He tenido la inmensa suerte de haber conocido durante décadas a mis cuatro abuelos y que, además, fueran personas muy dadas a contar historias. Al contrario que otros amigos o compañeros a quienes no les ha interesado saber o no han tenido la opción de ello porque ningún interlocutor quería compartir con ellos, en mi caso se produjo la combustión perfecta: una niña a la que le encantaba escuchar todo --fuera lo que fuera-- y unos abuelos parlanchines que igual hablaban de la guerra (casi siempre), que de historias de miedo, de linajes familiares o de su infancia en el mar o en la montaña.
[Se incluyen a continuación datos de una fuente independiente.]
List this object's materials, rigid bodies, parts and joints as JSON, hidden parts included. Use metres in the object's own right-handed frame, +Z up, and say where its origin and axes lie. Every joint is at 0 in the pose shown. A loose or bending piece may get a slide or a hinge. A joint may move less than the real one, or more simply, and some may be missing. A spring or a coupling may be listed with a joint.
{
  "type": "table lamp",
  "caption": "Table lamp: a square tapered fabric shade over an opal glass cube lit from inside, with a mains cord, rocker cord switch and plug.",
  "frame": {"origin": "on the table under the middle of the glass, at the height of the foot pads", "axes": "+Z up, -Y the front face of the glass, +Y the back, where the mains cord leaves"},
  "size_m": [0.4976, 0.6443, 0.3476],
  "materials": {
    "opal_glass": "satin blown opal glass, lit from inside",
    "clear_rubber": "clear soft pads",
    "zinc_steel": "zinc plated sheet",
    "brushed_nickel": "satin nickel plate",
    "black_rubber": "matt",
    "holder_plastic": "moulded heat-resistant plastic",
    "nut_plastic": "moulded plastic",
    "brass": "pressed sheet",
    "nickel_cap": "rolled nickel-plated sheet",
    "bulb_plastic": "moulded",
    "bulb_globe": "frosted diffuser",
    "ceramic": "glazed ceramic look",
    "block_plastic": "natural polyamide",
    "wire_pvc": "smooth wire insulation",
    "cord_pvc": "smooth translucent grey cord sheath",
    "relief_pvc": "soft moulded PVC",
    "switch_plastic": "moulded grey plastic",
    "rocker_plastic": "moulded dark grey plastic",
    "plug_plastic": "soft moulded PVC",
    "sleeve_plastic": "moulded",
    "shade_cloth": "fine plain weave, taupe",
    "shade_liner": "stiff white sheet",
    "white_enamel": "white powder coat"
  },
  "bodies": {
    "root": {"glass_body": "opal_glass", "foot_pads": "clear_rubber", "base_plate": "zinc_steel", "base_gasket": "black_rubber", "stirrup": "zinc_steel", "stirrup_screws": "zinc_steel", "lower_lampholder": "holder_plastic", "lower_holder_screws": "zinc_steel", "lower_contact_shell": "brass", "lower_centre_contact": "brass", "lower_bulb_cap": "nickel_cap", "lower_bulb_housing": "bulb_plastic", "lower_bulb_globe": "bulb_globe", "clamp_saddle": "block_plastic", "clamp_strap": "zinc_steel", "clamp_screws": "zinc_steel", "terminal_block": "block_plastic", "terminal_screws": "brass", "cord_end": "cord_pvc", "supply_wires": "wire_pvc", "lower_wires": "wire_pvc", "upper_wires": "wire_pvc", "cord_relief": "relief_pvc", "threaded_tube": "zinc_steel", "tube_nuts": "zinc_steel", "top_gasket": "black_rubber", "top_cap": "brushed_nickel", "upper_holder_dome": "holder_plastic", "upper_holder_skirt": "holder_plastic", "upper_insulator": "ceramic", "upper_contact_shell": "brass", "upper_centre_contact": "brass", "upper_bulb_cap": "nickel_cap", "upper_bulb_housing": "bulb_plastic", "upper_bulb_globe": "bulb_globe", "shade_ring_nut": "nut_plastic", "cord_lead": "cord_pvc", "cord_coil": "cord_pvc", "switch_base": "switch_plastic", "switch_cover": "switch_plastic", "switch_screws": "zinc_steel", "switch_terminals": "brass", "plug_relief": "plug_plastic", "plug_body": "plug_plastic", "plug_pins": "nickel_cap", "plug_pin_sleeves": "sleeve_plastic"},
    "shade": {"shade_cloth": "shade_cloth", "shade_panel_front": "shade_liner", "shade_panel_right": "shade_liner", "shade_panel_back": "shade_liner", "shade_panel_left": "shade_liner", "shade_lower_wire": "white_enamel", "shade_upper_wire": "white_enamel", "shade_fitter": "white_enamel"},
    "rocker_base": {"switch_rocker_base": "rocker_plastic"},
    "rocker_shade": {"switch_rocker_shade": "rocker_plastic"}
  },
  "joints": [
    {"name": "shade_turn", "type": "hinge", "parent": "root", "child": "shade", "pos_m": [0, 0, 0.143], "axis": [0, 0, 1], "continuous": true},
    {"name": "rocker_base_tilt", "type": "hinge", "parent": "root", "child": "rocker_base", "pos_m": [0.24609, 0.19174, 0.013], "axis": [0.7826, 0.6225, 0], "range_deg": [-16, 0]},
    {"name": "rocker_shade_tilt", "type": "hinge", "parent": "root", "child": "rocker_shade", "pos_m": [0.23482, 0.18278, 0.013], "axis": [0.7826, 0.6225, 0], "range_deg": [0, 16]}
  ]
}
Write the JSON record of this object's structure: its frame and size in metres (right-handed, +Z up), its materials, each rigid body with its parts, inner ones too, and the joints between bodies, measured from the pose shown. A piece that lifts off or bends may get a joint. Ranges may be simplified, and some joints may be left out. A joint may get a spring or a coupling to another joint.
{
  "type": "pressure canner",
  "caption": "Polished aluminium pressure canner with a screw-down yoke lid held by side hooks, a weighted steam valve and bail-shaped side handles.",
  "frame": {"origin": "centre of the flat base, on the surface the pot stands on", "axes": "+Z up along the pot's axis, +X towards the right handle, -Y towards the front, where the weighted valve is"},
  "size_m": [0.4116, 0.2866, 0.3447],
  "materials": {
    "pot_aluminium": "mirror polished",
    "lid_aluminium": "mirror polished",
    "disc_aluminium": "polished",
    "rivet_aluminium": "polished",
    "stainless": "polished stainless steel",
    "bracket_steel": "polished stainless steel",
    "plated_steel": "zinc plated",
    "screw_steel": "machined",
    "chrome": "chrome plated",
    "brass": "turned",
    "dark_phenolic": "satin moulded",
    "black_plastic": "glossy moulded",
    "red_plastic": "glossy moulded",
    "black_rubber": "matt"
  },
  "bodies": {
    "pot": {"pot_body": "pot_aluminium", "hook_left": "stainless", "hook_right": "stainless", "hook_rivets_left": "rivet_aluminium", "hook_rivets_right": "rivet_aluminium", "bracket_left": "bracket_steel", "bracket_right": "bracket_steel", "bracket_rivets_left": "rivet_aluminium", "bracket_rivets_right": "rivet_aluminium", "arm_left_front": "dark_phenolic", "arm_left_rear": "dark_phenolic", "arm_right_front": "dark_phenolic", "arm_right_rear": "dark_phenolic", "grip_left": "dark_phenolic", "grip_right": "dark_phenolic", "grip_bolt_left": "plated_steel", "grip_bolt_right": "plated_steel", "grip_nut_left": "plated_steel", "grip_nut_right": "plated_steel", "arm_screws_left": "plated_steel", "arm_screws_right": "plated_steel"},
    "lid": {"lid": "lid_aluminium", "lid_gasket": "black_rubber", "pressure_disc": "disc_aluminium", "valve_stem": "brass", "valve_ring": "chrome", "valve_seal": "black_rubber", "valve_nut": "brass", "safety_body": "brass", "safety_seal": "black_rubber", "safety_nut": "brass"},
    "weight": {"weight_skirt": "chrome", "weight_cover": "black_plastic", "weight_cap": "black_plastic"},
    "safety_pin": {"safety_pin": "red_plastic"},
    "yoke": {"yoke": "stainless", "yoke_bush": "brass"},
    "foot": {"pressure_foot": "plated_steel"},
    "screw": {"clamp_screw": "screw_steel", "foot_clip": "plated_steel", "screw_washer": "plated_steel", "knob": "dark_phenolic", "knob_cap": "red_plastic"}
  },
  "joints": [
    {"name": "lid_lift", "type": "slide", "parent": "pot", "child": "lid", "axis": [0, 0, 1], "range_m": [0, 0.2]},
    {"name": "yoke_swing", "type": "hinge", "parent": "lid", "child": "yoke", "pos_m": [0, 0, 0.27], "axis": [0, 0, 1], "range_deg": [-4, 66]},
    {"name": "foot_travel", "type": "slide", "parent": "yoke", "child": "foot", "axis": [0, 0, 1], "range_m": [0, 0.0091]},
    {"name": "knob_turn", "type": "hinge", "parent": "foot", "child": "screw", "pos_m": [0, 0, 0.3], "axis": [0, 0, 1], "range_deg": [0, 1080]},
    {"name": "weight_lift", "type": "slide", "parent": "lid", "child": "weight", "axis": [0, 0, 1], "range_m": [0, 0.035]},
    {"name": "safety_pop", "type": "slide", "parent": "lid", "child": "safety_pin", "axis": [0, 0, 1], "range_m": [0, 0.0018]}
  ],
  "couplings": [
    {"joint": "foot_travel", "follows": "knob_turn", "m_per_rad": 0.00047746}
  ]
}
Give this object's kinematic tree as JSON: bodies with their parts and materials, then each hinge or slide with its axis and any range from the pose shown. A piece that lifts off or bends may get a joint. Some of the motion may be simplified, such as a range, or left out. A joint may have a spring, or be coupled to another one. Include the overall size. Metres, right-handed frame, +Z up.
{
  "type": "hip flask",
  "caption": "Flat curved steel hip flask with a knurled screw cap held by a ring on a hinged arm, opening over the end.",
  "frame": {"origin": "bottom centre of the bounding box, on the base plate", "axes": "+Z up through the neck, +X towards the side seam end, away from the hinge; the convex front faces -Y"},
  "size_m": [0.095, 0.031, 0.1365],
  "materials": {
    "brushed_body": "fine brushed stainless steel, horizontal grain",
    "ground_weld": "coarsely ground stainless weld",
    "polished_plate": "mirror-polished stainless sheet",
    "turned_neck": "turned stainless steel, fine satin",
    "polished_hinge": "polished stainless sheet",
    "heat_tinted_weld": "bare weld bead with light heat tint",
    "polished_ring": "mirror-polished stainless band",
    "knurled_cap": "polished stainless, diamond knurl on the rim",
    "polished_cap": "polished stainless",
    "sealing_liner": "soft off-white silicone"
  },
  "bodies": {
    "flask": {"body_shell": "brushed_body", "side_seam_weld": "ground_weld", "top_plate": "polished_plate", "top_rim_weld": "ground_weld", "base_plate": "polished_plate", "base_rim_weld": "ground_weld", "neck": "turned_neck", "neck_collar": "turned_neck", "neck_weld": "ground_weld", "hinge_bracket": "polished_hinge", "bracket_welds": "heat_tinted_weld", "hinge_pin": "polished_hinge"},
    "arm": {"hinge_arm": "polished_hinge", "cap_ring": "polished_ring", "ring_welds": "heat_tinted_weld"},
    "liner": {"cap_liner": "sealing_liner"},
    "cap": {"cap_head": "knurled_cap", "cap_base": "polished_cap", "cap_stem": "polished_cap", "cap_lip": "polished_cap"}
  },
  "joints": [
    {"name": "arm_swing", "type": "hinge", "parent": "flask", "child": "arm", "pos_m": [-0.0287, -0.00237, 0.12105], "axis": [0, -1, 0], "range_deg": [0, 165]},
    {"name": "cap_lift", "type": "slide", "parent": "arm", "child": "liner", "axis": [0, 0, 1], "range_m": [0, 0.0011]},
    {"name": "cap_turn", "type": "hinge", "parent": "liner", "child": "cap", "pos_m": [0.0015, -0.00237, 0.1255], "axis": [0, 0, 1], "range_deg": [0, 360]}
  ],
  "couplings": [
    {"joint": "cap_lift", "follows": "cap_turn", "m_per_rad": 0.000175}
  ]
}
Y a mí, me encantaba.

No es la primera vez que comparto en esta columna que fueron las historias familiares las que --cada vez estoy más convencida-- me empujaron a ser periodista. había claves en lo que me contaban que no entendía y quería saber más, contrastar aquello que subyace en relatos y sentir en mi cuerpo las emociones de todas aquellas vivencias, alegrías y desgracias que me estaban transmitiendo. He de confesar que casi siempre sufrí, porque muchas eran sumamente tristes.

Cuando lean esta columna, habrán pasado ya dos días desde que enterramos a mi abuela Isabel, la última superviviente de la numerosa saga de los Catalán Bel de la playa de Almenara. Eran tantas hermanas como historias tenían y todavía recuerdo cuando, de pequeña, me esperaba a que pasaran delante de mí para reírme de sus andares, chocando los traseros, cuando caminaban todas juntas a ver los fuegos artificiales en la playa. Como familia, habían sufrido pérdidas inasumibles para una sola persona en una sola vida y por eso hacían piña, y me quedo como un regalo con sus risas escandalosas mientras hacían conserva o en las cenas de Navidad. Con 92 años se va la última de ellas y tiene mucho que contarles. Suerte que el resto ya está esperándola.